__Your instructions__. Set down each record exactly as written.

**** Stored rows ****

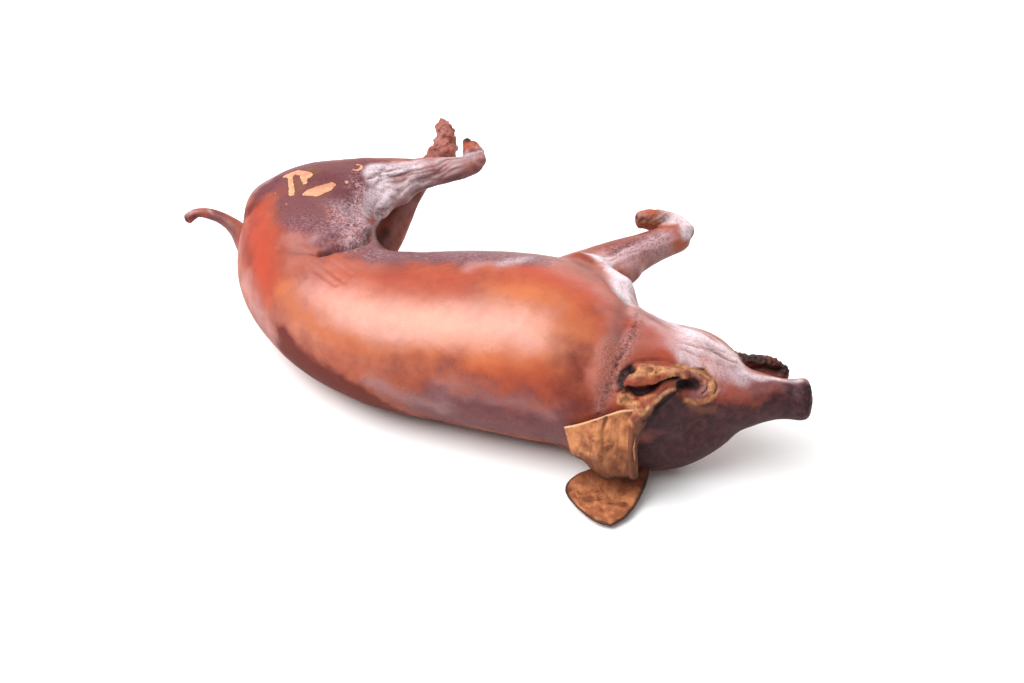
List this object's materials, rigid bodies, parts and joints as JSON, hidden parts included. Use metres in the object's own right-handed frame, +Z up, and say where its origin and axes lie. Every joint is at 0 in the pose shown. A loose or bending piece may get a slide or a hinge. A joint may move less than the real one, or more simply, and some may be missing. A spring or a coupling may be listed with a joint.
{
  "type": "smoked suckling pig",
  "caption": "Whole smoked suckling pig lying on its side, with glossy red-brown skin, raised hocks, folded forefeet, floppy ears and a thin curled tail.",
  "frame": {"origin": "middle of the bounding box's underside, on the surface that the pig lies on", "axes": "+X from the rump to the snout, +Y from the back to the belly, +Z up, from the right side that it lies on to its left side"},
  "size_m": [0.6262, 0.4374, 0.1543],
  "materials": {
    "smoked_skin": "glossy smoked skin, red-brown, darker and speckled on the ham and low on the flank, tan ears, charred rims and snout"
  },
  "bodies": {
    "root": {"suckling_pig": "smoked_skin"}
  },
  "joints": []
}
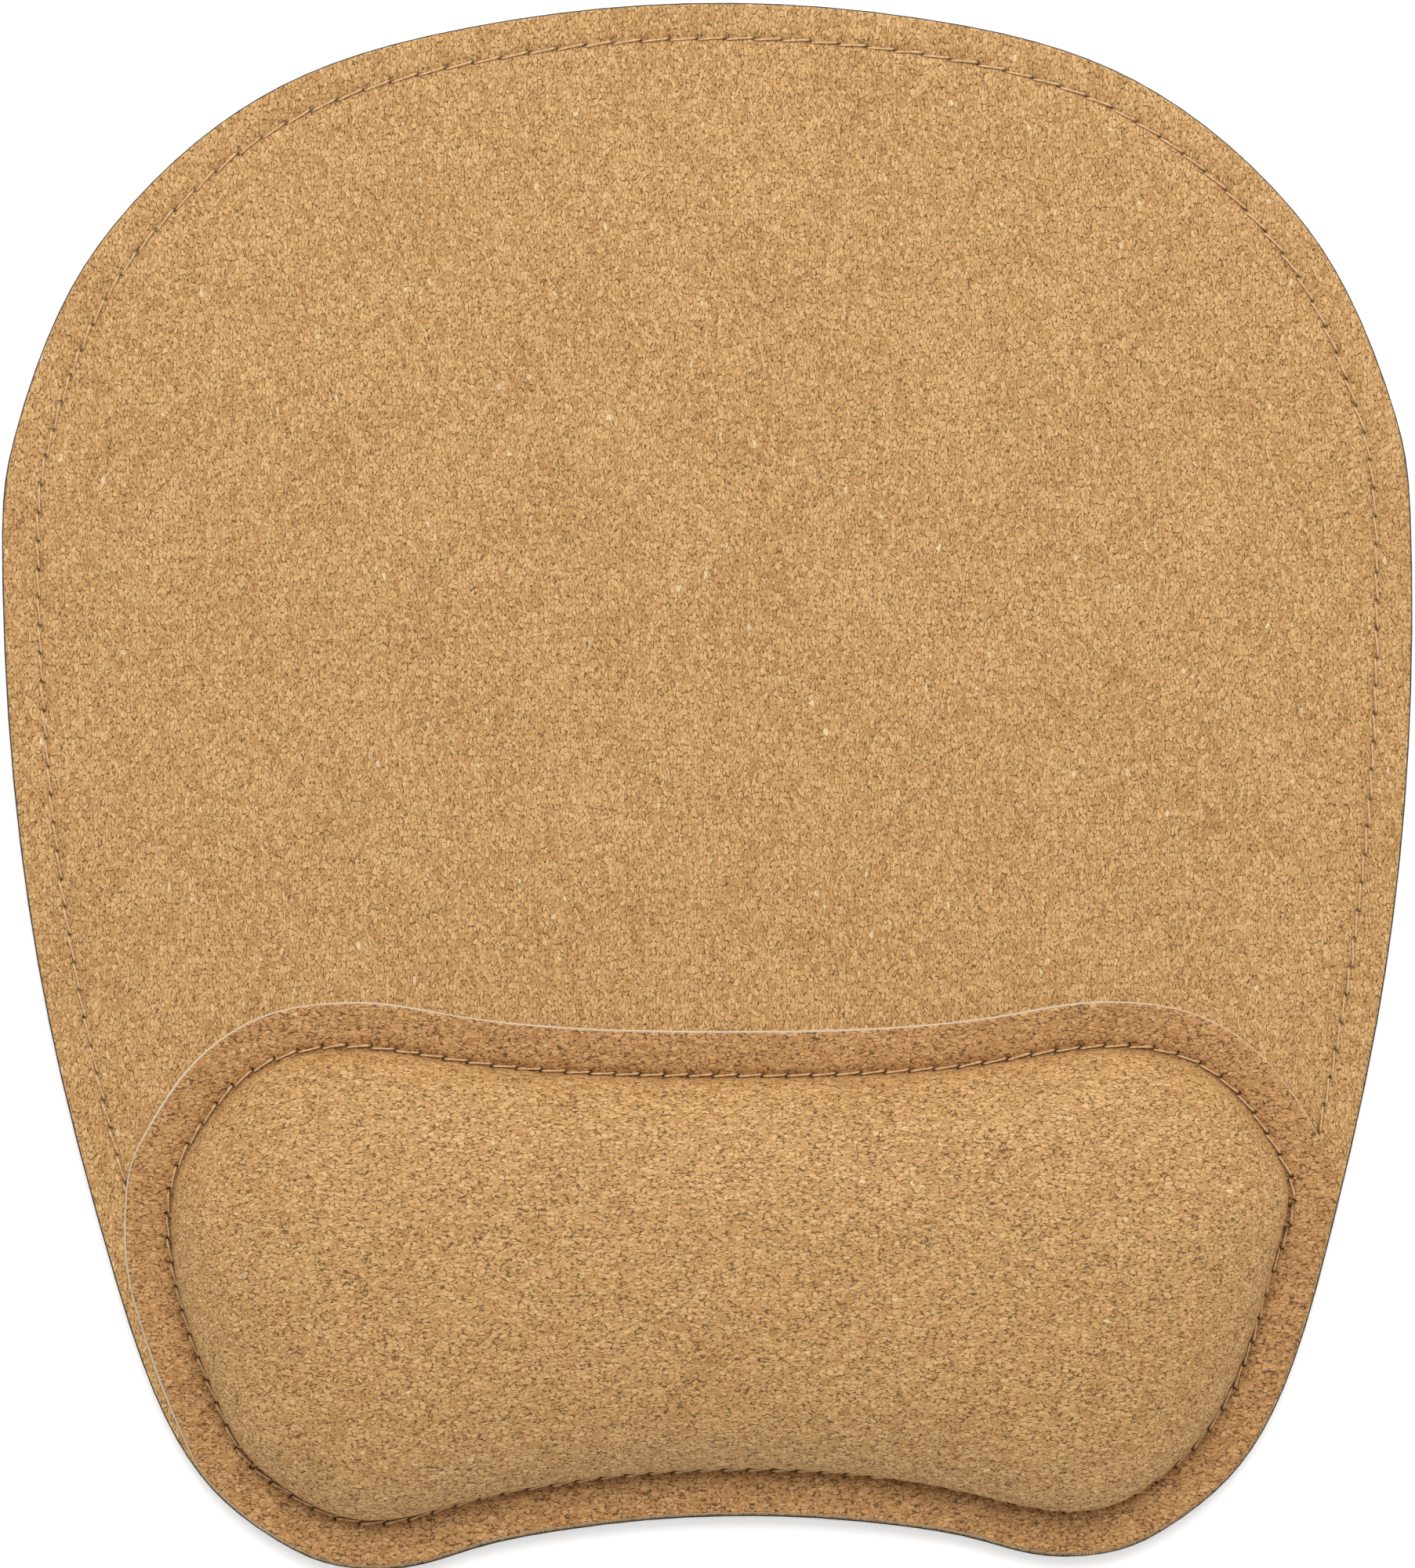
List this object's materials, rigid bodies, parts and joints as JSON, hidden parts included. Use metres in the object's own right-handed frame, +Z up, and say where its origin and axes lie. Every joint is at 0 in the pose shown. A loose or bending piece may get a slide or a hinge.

****

__Task answer__.
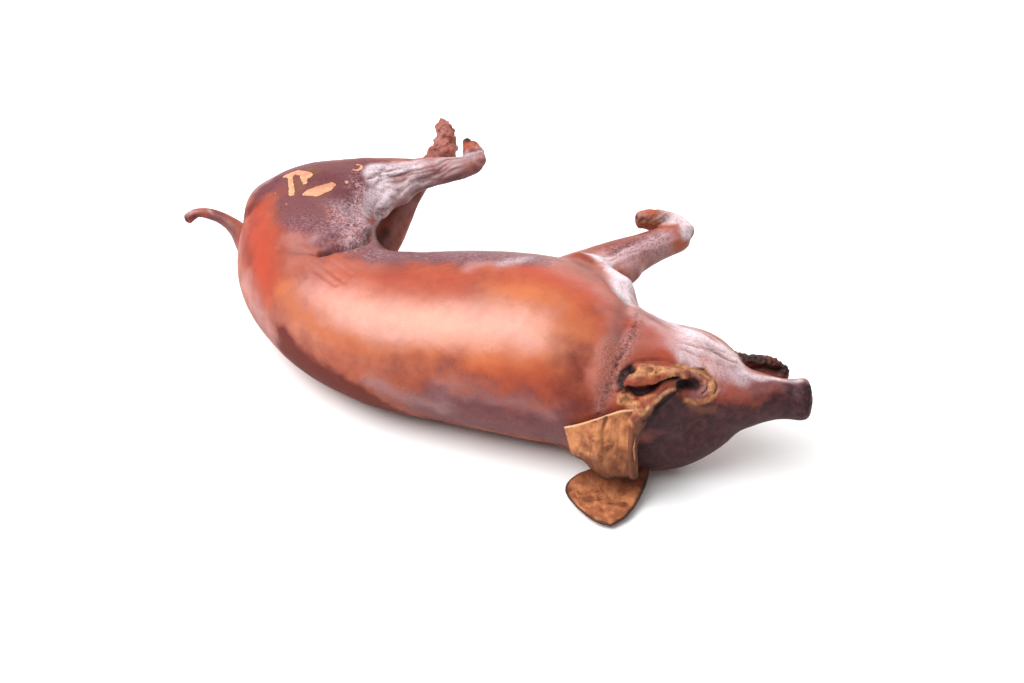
List this object's materials, rigid bodies, parts and joints as JSON, hidden parts included. Use metres in the object's own right-handed frame, +Z up, and say where its origin and axes lie. Every joint is at 0 in the pose shown. A loose or bending piece may get a slide or a hinge. A joint may move less than the real one, or more simply, and some may be missing. A spring or a coupling may be listed with a joint.
{
  "type": "smoked suckling pig",
  "caption": "Whole smoked suckling pig lying on its side, with glossy red-brown skin, raised hocks, folded forefeet, floppy ears and a thin curled tail.",
  "frame": {"origin": "middle of the bounding box's underside, on the surface that the pig lies on", "axes": "+X from the rump to the snout, +Y from the back to the belly, +Z up, from the right side that it lies on to its left side"},
  "size_m": [0.6262, 0.4374, 0.1543],
  "materials": {
    "smoked_skin": "glossy smoked skin, red-brown, darker and speckled on the ham and low on the flank, tan ears, charred rims and snout"
  },
  "bodies": {
    "root": {"suckling_pig": "smoked_skin"}
  },
  "joints": []
}
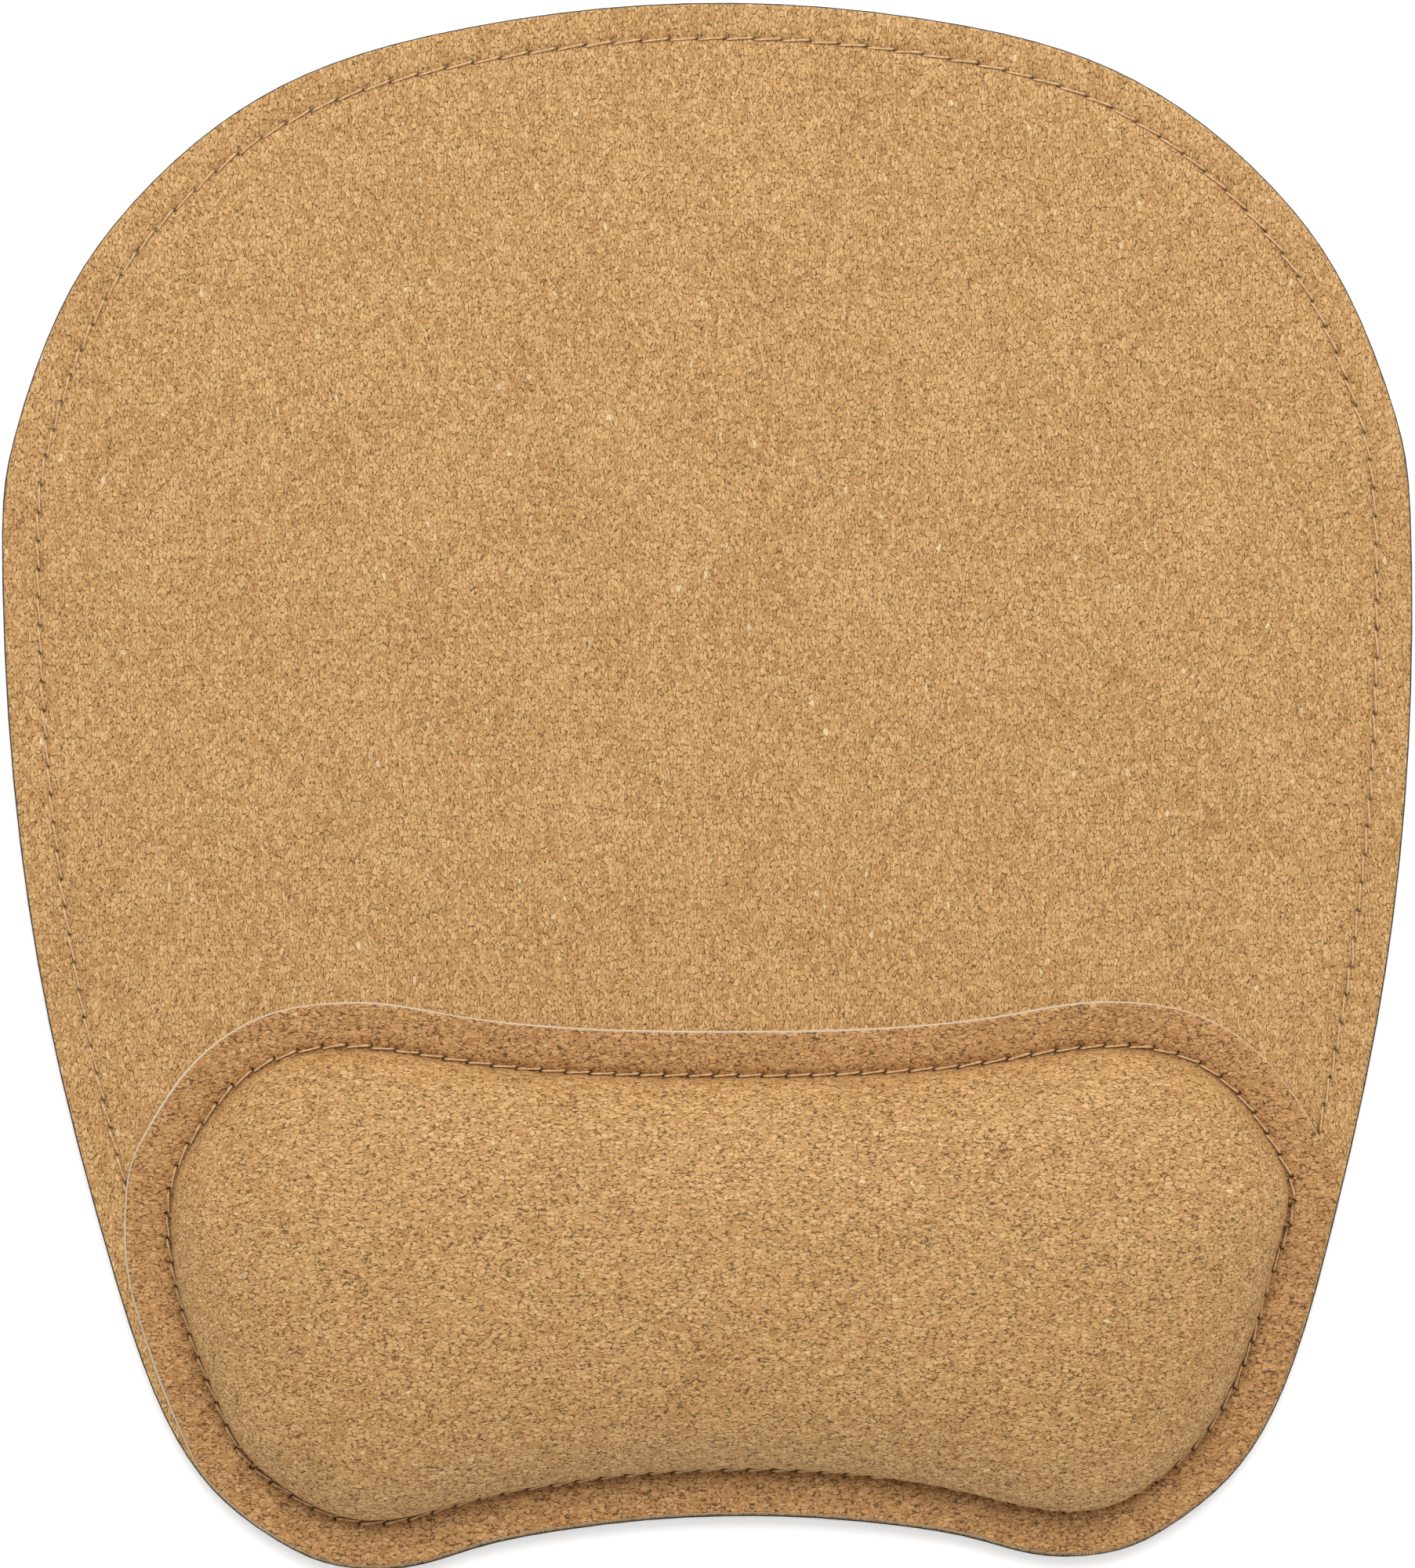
List this object's materials, rigid bodies, parts and joints as JSON, hidden parts included. Use metres in the object's own right-handed frame, +Z up, and say where its origin and axes lie. Every joint is at 0 in the pose shown. A loose or bending piece may get a slide or a hinge.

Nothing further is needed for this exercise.